- What you have to do -
How does the data below read from its first line through the line containing "import Sketcher"? Print those lines exactly.

>>>>

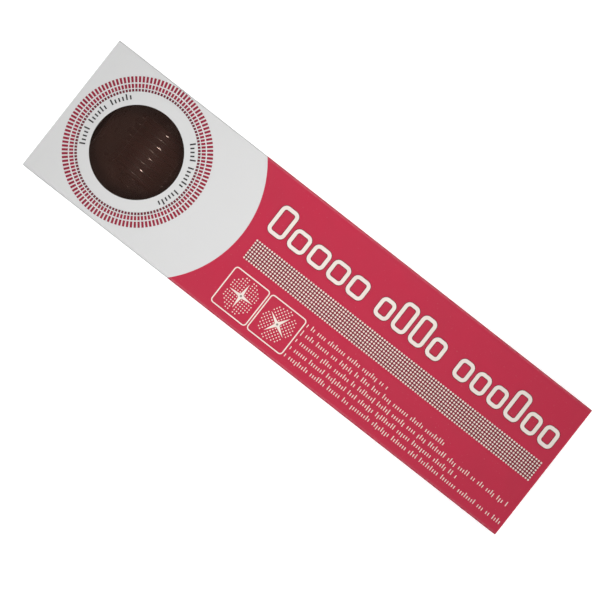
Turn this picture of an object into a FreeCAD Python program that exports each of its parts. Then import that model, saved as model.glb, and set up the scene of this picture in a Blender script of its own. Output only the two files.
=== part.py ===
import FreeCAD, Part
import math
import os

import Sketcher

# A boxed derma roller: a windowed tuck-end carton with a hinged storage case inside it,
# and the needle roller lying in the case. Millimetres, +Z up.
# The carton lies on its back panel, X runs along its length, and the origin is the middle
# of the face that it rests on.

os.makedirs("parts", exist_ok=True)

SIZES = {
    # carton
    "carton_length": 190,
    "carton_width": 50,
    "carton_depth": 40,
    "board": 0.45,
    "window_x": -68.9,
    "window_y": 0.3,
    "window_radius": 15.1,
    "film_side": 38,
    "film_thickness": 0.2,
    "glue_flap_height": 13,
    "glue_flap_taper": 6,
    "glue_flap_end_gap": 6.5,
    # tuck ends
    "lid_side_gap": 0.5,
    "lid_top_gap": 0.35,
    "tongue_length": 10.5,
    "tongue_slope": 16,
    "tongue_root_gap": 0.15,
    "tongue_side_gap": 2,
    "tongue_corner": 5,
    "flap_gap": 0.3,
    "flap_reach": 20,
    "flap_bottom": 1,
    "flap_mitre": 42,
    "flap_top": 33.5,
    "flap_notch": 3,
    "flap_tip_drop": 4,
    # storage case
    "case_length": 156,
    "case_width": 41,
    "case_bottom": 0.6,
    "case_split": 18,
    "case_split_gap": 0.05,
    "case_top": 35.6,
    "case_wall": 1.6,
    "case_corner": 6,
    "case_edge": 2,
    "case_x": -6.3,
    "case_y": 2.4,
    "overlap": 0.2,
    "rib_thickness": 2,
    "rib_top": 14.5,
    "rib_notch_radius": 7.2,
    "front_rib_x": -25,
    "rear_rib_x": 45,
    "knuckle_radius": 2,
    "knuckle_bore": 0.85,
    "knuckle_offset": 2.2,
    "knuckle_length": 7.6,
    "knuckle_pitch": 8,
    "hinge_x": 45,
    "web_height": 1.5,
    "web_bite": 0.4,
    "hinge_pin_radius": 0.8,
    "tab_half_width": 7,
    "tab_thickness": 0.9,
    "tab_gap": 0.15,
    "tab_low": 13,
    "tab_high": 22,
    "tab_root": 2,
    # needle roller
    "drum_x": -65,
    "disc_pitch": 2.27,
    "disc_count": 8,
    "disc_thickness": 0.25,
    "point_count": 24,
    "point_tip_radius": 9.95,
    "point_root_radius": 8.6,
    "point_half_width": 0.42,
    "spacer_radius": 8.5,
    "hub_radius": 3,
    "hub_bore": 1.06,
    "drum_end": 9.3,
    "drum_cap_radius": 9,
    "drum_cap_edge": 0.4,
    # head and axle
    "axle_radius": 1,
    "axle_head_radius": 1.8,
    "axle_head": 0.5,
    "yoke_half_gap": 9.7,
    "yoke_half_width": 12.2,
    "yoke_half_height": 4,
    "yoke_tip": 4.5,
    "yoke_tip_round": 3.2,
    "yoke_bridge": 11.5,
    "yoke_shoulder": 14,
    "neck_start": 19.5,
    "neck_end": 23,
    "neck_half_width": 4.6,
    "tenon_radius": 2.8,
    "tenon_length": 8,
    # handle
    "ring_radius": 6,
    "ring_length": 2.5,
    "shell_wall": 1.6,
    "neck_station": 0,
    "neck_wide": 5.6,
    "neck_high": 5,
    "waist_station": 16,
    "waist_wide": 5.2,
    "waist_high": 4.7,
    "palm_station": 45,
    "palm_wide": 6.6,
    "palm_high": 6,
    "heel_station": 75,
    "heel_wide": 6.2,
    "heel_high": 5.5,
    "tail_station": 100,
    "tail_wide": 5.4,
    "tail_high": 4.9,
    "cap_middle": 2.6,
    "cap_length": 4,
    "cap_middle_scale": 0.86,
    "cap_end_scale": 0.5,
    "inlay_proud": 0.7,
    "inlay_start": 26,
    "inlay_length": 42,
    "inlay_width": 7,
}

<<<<

- Solution to the exercise -
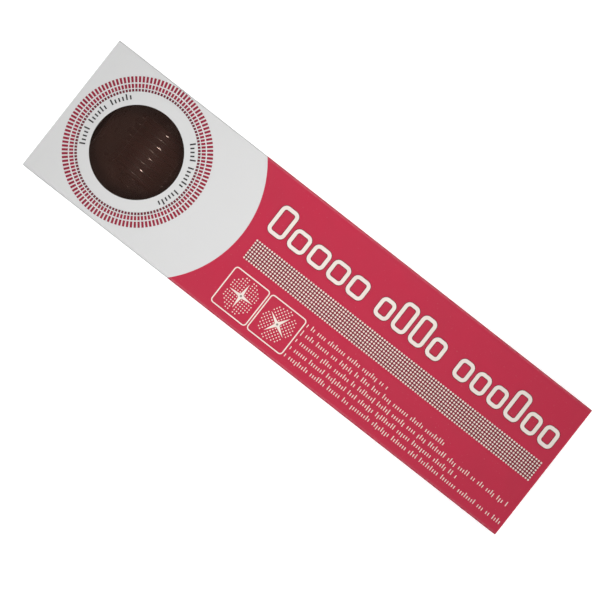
Turn this picture of an object into a FreeCAD Python program that exports each of its parts. Then import that model, saved as model.glb, and set up the scene of this picture in a Blender script of its own. Output only the two files.
=== part.py ===
import FreeCAD, Part
import math
import os

import Sketcher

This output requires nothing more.